Technical Article: #010

Title: Hustler Rewire Part 2 – The Tools, Rewire and Battery installation

Date Added: 19th October 2012
Article Author: Andy
Boat:
Hustler 30 – Hariette B
 
Rewiring a boat is no task to undertake lightly. It can be a very complex task and many different things need to be taken into account. This article is intended to share my experience. Hopefully it’ll help other Hustler owners when considering rewiring or even just adding a new electrical component to their boats. To cover this in one article isn’t practical so I’ll be splitting my experience over a number of articles namely:

Rewire Part 1 – Considerations and Planning

Rewire Part 2 – The Tools, Rewire and Battery installation

Rewire Part 3 – Installing a Sterling Pro Split-R

Rewire Part 4 – Installing a Solar Charger

Rewire Part 5 – Installing a new Stereo

Rewire Part 2 – The Tools, Rewire and Battery installation

The Tools

Having now got a clear idea of what we want to do with our wiring project the next step is getting the right tools and the right products for the job in hand.

Toolkit
Having realised the scale of the job for Hariette B it was imperative I had the right tools. Attempting this with a penknife, electrical tape and some Halfords scotch lock connectors is NOT the right approach. The marine environment has no mercy on exposed wiring or deficient materials. Cutting corners to save a pound or two will result in failure just when you need it most. This is why it’s best to always try and buy the best you possibly can in tools and products. Tools because it’ll make the job easier and products because of the longevity of the fix. So here’s my toolkit for the rewire, I’ve included links to what I’ve bought to give you an idea of what you should be looking for:

A word about Ratchet crimpers… Only use Ratchet crimpers. The universal crimper/stripper tools that you squeeze together available via cheapo Halfords auto sets are crap. They will not be suitable and they will create a rubbish crimp.
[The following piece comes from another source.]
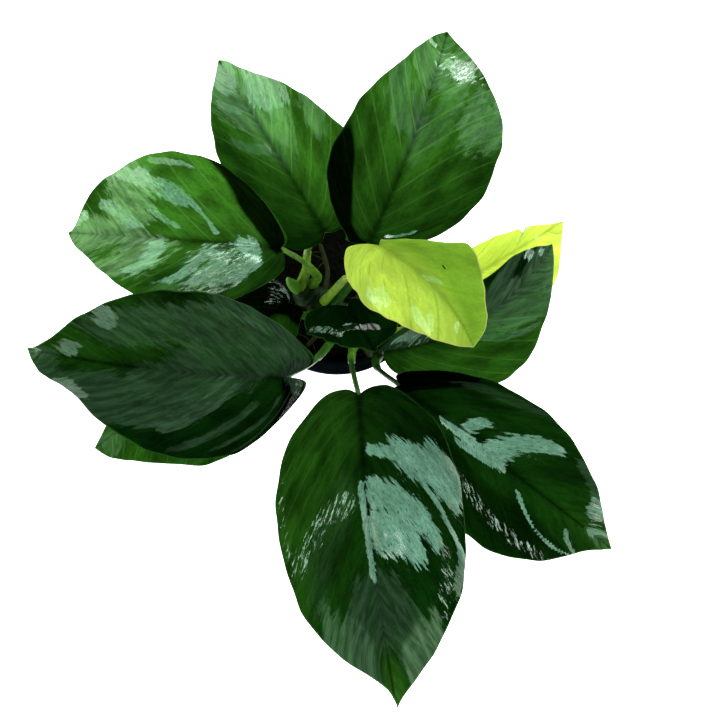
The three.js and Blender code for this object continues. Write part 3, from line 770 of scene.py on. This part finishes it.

You do not want to be in rough seas, the crimp doesn’t hold, the wire slips out of the terminal and the instrument you rely on suddenly fails!

Products Used
For my particular needs I used a website called The Wiring Project (http://www.thewiringproject.co.uk). This was one of the few places that actually had everything I needed especially the all important Tinned wire. Why Tinned wire? Tinned copper wire lasts up to 10 times longer than non-tinned wire. It also resists water corrosion and provides enhanced conductivity. It’s why it’s the only choice for marine installations. Do bear in mind tinned is more expensive. However, as I found the previous installation didn’t use tinned wire and rust was rampant through around 40% of my wiring.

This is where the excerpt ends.